The court drew an analogy to People ex rel. Bill Lockyer v. Fremont Life Ins. Co., 104 Cal. App. 4th 508 (2002), which challenged an annuity policy with unusual premium charges. The court found the policy as a whole misleading, and ordered restitution of premium charges paid plus interest. “Although the premium charge itself was lawful, the misleading annuity policy was not, and the restitution order properly returned the unexpected premium charges.” So here: the appropriate restitution was to return the unexpected charges to the customers, which was the calculation plaintiffs’ expert performed. “This order is not penalizing Wells Fargo for a practice protected by federal preemption. Instead, it is penalizing Wells Fargo for affirmatively misleading the class as to what the practice was.”
No prejudgment interest was allowed, but post-judgment interest should be computed based on the date of the original entry of judgment, since that was when Wells Fargo was found liable for false/fraudulent advertising.

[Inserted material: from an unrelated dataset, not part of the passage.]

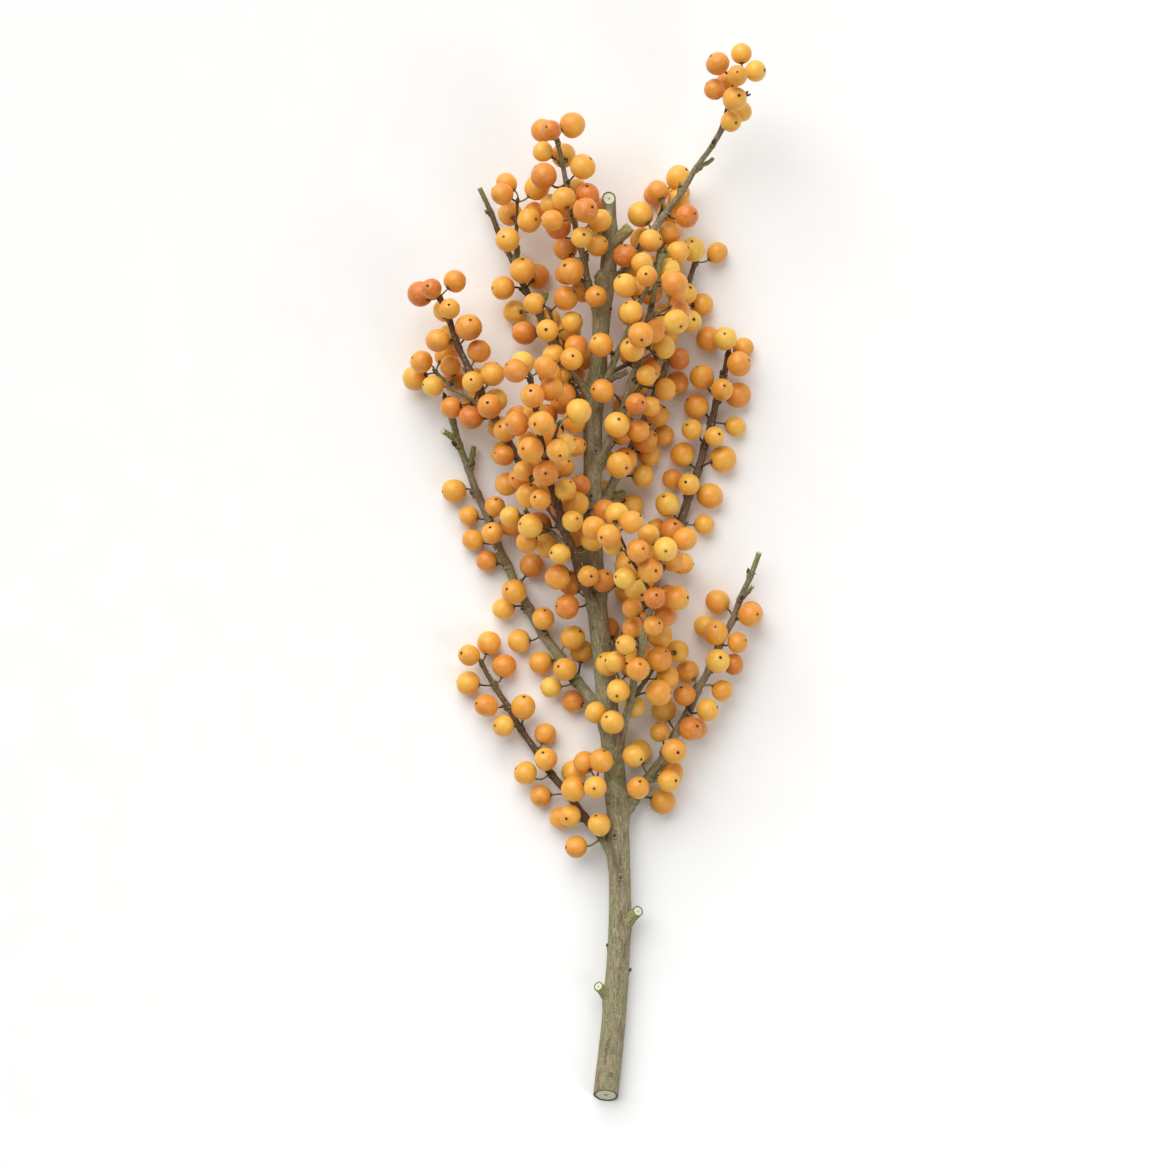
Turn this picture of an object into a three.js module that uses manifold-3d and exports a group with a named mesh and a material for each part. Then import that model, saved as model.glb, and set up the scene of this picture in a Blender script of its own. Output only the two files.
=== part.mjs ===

Wells Fargo objected to an injunction as insufficiently specific, “but Wells Fargo should not escape an injunction because its misconduct was multifarious.” Also, Wells Fargo voluntarily cased high-to-low posting (in California, anyway) and allegedly didn’t plan on returning to the practice. But without an injunction, it could return to its prior practice of misleading consumers if it did change posting order. Thus, Wells Fargo was enjoined from making any false or misleading representations relating to posting order.